> Set task
Check each line of the material. Copy those containing "None".

>> start

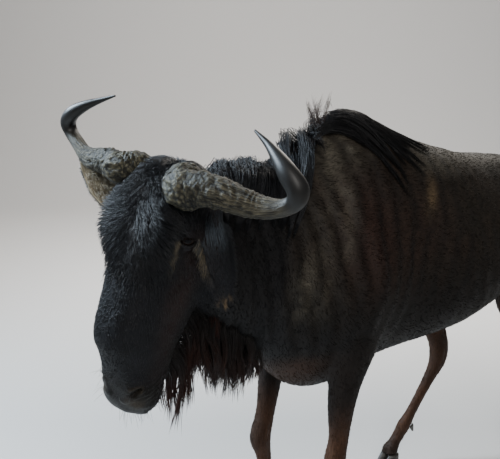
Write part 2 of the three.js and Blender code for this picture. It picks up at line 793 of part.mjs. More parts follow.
// The beard, from the back of the lower jaw
function beardLocks(grow = 0) {
  const locks = [];
  for (let i = 0; i < BEARD.locks; i++) {
    const z = BEARD.from + ((BEARD.to - BEARD.from) * Math.floor(i / 2)) / (BEARD.locks / 2 - 1);
    const t = sectionAt(z);
    const angle = degrees(-90 + (i % 2 ? 24 : -24) * (0.8 + 0.4 * chance(i + 60)));
    const root = headSkin(t, angle, 0);
    const leave = root.clone().sub(headSkin(t, angle + Math.PI, 0)).normalize();
    const length = BEARD.length * (0.7 + 0.45 * chance(i + 30));
    const sway = { x: 16 * (chance(i + 33) - 0.5), y: 10 + 16 * chance(i + 36) };
    locks.push(hangingLock(root, leave, 16, length, sway, chance(i + 39), BEARD.width, BEARD.thickness, grow));
  }
  return locks;
}

// Where along the head a height z of its own frame lies
function sectionAt(z) {
  let [low, high] = [0, 1];
  for (let i = 0; i < 30; i++) {
    const t = (low + high) / 2;
    if (rowsAt(SKULL, t)[0] > z) low = t;
    else high = t;
  }
  return (low + high) / 2;
}

// The forelock, from between the horns down the forehead
function forelockLocks(grow = 0) {
  return Array.from({ length: FORELOCK.locks }, (_, i) => {
    const spread = (i % 5) - 2;
    const start = 6 - 14 * Math.floor(i / 5);
    const length = FORELOCK.length * (0.75 + 0.5 * chance(i + 70));
    const lifts = [-12, 7, 11, 8, 4];
    const points = lifts.map((far, k) => {
      const s = k / 4;
      const t = sectionAt(start - length * s);
      const angle = degrees(90 - spread * (7 + 9 * s));
      const outward = new THREE.Vector3(0.1 * spread, -1, 0).transformDirection(headMatrix);
      return headSkin(t, angle, 0).addScaledVector(outward, far);
    });
    const face = new THREE.Vector3(0.1 * spread, -1, 0).transformDirection(headMatrix);
    return lock(points, () => face, FORELOCK.width, FORELOCK.thickness, grow);
  });
}

// The tuft, from the lower half of the tail
function tuftLocks(grow = 0) {
  return Array.from({ length: TUFT.locks }, (_, i) => {
    const share = i / (TUFT.locks - 1);
    const height = TUFT.from + (600 - TUFT.from) * share;
    const turn = i * 2.4;
    const leave = new THREE.Vector3(Math.cos(turn), Math.sin(turn), 0);
    const root = new THREE.Vector3(6 + 7 * share, 791 - 9 * share, height).addScaledVector(leave, 8 - 4 * share);
    const length = Math.min(TUFT.length * (0.8 + 0.4 * chance(i + 80)), height - TUFT.tip);
    const sway = { x: 18 * (chance(i + 83) - 0.5), y: 18 * (chance(i + 86) - 0.5) };
    return hangingLock(root, leave, 7, length, sway, chance(i + 89) * 2, TUFT.width, TUFT.thickness, grow);
  });
}

function tail(grow = 0) {
  const path = new THREE.CatmullRomCurve3(TAIL.map(([x, y, z]) => new THREE.Vector3(x, y, z)));
  const steps = 18;
  const rings = [];
  for (let i = 0; i <= steps; i++) {
    const [x, y, z, half, deep] = rowsAt(TAIL, i / steps);
    const down = path.getTangent(i / steps);
    const side = axisX.clone().addScaledVector(down, -axisX.dot(down)).normalize();
    const ahead = down.clone().cross(side);
    rings.push(
      Array.from({ length: 10 }, (_, j) => {
        const angle = (2 * Math.PI * j) / 10;
        return new THREE.Vector3(x, y, z)
          .addScaledVector(side, Math.cos(angle) * (half + grow))
          .addScaledVector(ahead, Math.sin(angle) * (deep + grow));
      }),
    );
  }
  return loft(rings);
}

// One claw of a hoof, with its flat inner side next to the other claw
function claw(foot, sign, heading) {
  const turn = new THREE.Matrix4().makeRotationZ(degrees(heading)).setPosition(foot.x, foot.y, 0);
  const steps = 4;
  const rings = [];
  for (let i = 0; i <= steps; i++) {
    const [z, middle, half, wide, fullness] = rowsAt(CLAW, i / steps);
    rings.push(
      Array.from({ length: CLAW_SIDES }, (_, j) => {
        const [c, s] = fullCurve((2 * Math.PI * (j + 0.5)) / CLAW_SIDES, fullness);
        const point = s > 0 ? 1 - 0.45 * s * s : 1 - 0.1 * s * s; // narrower at the toe
        const across = Math.max(c * wide * point * sign, -14) * sign;
        return new THREE.Vector3(sign * CLAW_SPREAD + across, -(middle + s * half), z).applyMatrix4(turn);
      }),
    );
  }
  return loft(rings);
}

// Dewclaw behind the fetlock
function dewclaw(foot, sign, heading, rear) {
  const cone = new THREE.CylinderGeometry(11, 4, 30, 8);
  cone.rotateX(Math.PI / 2 + 0.45);
  const turn = new THREE.Matrix4().makeRotationZ(degrees(heading));
  const offset = new THREE.Vector3(sign * 17, rear, 0).applyMatrix4(turn);
  return solidOf(cone, new THREE.Matrix4().setPosition(foot.x + offset.x, foot.y + offset.y, foot.z));
}

const headGrown = union([headLoft(GAP), orbit(1, GAP), orbit(-1, GAP)]);
const hornsGrown = union([horn(1, GAP), horn(-1, GAP)]);
const earsGrown = union(Object.values(EARS).map((place) => ear(place, GAP)));
const headHair = union([...beardLocks(), ...forelockLocks()]).subtract(hornsGrown).subtract(earsGrown);
const headHairGrown = union([...beardLocks(GAP), ...forelockLocks(GAP)]);
const headCuts = [eyeball(1, GAP), eyeball(-1, GAP), fissure(1), fissure(-1), nostril(1), nostril(-1), mouthSlot()];
const headBare = union([headLoft(), orbit(1), orbit(-1)]).subtract(union(headCuts));
const headSolid = largest(headBare.add(headHair));

// Trunk and legs
const bodySolid = trunk();
const bodyHair = union([...maneLocks(), ...withersLocks(), ...throatLocks()]);
const hairyBody = bodySolid.add(bodyHair);
const bodyGrown = trunk(GAP);
const neckLine = bothSides(new THREE.Vector3(0, -585, 1000), new THREE.Vector3(0, -1, 0.28));
const legRows = {
  foreleg_left: FORELEG_LEFT,
  foreleg_right: FORELEG_RIGHT,
  hindleg_left: HINDLEG_LEFT,
  hindleg_right: HINDLEG_RIGHT,
};
const legTops = [];
const legSolids = {};
for (const [name, rows] of Object.entries(legRows)) {
  const fore = name.startsWith("fore");
  const cut = bothSides(
    new THREE.Vector3(0, fore ? -450 : 400, fore ? 735 : 770),
    new THREE.Vector3(0, fore ? 0.1 : -0.25, 1),
  );
  const whole = leg(rows);
  legTops.push(whole.intersect(cut.ahead));
  legSolids[name] = largest(whole.intersect(cut.behind).subtract(bodyGrown));
}
const torsoSolid = largest(union([hairyBody.intersect(neckLine.behind), ...legTops]));
const neckSolid = largest(
  hairyBody.intersect(neckLine.ahead).subtract(union([headGrown, headHairGrown, hornsGrown, earsGrown])),
);
const tailSolid = largest(union([tail(), ...tuftLocks()]).subtract(bodyGrown));

const earSolids = Object.fromEntries(
  Object.entries(EARS).map(([side, place]) => [
    side,
    largest(ear(place).subtract(headGrown).subtract(hornsGrown).subtract(bodyGrown)),
  ]),
);

// Materials, by part of the body
const paint = (color, roughness) => new THREE.MeshStandardMaterial({ color, roughness, metalness: 0 });
const coat = paint(0x3a332c, 0.85);
const faceCoat = paint(0x17171a, 0.7);
const legCoat = paint(0x5b3a22, 0.8);
const hornKeratin = paint(0x6d6555, 0.75);
const hoofKeratin = paint(0x1e1b19, 0.6);
const eyeGloss = paint(0x120d0a, 0.15);
const tailHair = paint(0x121111, 0.75);

const group = new THREE.Group();
function place(name, solid, material) {
  const made = solid.getMesh();
  const geometry = new THREE.BufferGeometry()
    .setAttribute("position", new THREE.BufferAttribute(made.vertProperties, 3))
    .setIndex(new THREE.BufferAttribute(made.triVerts, 1));
  geometry.computeVertexNormals();
  const mesh = new THREE.Mesh(geometry, material);
  mesh.name = name;
  group.add(mesh);
}

place("head", headSolid, faceCoat);
place("neck", neckSolid, coat);
place("torso", torsoSolid, coat);
place("tail", tailSolid, tailHair);
for (const [side, sign] of [
  ["left", 1],
  ["right", -1],
]) {
  place(`horn_${side}`, largest(horn(sign).subtract(headGrown)), hornKeratin);
  place(`eye_${side}`, eyeball(sign), eyeGloss);
  place(`ear_${side}`, earSolids[side], coat);
}
for (const [name, rows] of Object.entries(legRows)) {
  place(name, legSolids[name], legCoat);
  const [x, y] = rows.at(-1);
  const heading = name.endsWith("left") ? 4 : -4;
  const foot = new THREE.Vector3(x, y, 0);
  const fetlock = new THREE.Vector3(rows.at(-5)[0], rows.at(-5)[1], rows.at(-5)[2] - 14);
  for (const [side, sign] of [
    ["outer", name.endsWith("left") ? 1 : -1],
    ["inner", name.endsWith("left") ? -1 : 1],
  ]) {
    place(`${name}_claw_${side}`, claw(foot, sign, heading), hoofKeratin);
    place(
      `${name}_dewclaw_${side}`,
      largest(dewclaw(fetlock, sign, heading, 29).subtract(leg(rows, GAP))),
      hoofKeratin,
    );
  }
}

// The origin is the middle of the model's footprint
const box = new THREE.Box3().setFromObject(group);
const middle = box.getCenter(new THREE.Vector3());
group.position.set(-middle.x, -middle.y, -box.min.z);

export default group;
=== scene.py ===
# Skin, coat, horns, hooves and eyes of a standing blue wildebeest bull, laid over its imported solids
import math
import bpy
import bmesh
import numpy as np
from mathutils import Matrix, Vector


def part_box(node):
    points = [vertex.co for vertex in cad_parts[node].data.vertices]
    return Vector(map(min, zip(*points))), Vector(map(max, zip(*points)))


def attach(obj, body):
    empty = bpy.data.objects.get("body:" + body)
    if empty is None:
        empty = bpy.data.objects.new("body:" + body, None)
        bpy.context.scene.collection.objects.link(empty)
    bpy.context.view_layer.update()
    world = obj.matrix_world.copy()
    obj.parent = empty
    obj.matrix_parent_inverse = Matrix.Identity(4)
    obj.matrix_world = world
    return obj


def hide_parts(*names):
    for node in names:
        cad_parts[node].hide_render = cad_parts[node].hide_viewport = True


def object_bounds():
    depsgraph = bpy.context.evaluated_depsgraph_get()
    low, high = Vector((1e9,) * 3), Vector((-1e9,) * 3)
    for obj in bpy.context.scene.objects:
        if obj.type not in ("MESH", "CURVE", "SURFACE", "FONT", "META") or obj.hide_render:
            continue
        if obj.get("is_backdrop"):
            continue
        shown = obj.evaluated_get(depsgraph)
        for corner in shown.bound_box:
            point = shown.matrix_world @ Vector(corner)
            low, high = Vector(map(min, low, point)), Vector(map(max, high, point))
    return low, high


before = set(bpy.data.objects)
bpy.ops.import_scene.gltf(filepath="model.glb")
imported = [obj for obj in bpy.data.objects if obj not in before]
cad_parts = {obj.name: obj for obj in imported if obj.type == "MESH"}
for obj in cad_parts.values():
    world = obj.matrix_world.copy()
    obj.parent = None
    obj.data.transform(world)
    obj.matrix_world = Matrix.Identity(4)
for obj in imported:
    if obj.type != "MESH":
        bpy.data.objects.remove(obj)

cadBox = [list(map(float, corner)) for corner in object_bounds()]
rng = np.random.default_rng(20)

# Helpers on whole arrays


# 0 below low and 1 above high, 3s^2 - 2s^3 between
def ease(low, high, x):
    s = np.clip((x - low) / (high - low), 0, 1)
    return s * s * (3 - 2 * s)


# 0 up to a, 1 from b to c and 0 again from d, eased between
def span(x, a, b, c, d):
    return ease(a, b, x) * ease(d, c, x)


# e^(-x^2 / 2)
def bell(x):
    return np.exp(-0.5 * np.square(x))


# A vector divided by its length
def unit(v):
    return v / np.maximum(np.linalg.norm(v, axis=-1, keepdims=True), 1e-9)


# Sum of the products of two vectors' parts
def dot(a, b):
    return (a * b).sum(-1, keepdims=True)


# Angles of a full turn, the last one short of the first
def around(count):
    return np.linspace(0, 2 * np.pi, count, endpoint=False)


# Rows read as a smooth cubic over t from 0 to 1, each stretch with the slopes of its neighbours
def rowsAt(rows, t):
    rows = np.asarray(rows, float)
    s = np.clip(t, 0, 1) * (len(rows) - 1)
    i = np.minimum(s.astype(int), len(rows) - 2)
    u = (s - i)[..., None]
    before, start, end, after = (rows[np.clip(i + k, 0, len(rows) - 1)] for k in (-1, 0, 1, 2))
    slopeA, slopeB = (end - before) / 2, (after - start) / 2
    return (
        (2 * u**3 - 3 * u**2 + 1) * start
        + (u**3 - 2 * u**2 + u) * slopeA
        + (3 * u**2 - 2 * u**3) * end
        + (u**3 - u**2) * slopeB
    )


# The t at which one column of rows has a value, from a table of 600 steps
def stationOf(rows, value, column=0):
    t = np.linspace(0, 1, 600)
    found = rowsAt(rows, t)[:, column]
    order = np.argsort(found)
    return np.interp(value, found[order], t[order])


# Superellipse of unit size: sign(cos) |cos|^(2/n), sign(sin) |sin|^(2/n)
def fullCurve(angle, fullness):
    c, s = np.cos(angle), np.sin(angle)
    power = 2 / fullness
    return np.sign(c) * np.abs(c) ** power, np.sign(s) * np.abs(s) ** power


# Value noise from -1 to 1: random numbers at the corners of cubes of one size, blended with 3f^2 - 2f^3
def noise(points, size, seed=0):
    p = points / size + 31.7 * seed
    cell = np.floor(p).astype(np.int64)
    f = p - cell
    f = f * f * (3 - 2 * f)
    total = 0
    for corner in range(8):
        step = np.array([corner & 1, corner >> 1 & 1, corner >> 2 & 1])
        c = cell + step
        h = (c[..., 0] * 73856093) ^ (c[..., 1] * 19349663) ^ (c[..., 2] * 83492791)
        h = ((h ^ (h >> 13)) * 1274126177) & 0xFFFFFFFF
        value = ((h ^ (h >> 16)) & 0xFFFF) / 32767.5 - 1
        total = total + value * np.prod(np.where(step, f, 1 - f), axis=-1)
    return total


# The animal's own frame: millimetres, x to its left, y to its rear, z up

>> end

> Answer in full
    if empty is None:
        empty = bpy.data.objects.new("body:" + body, None)
    obj.parent = None
    u = (s - i)[..., None]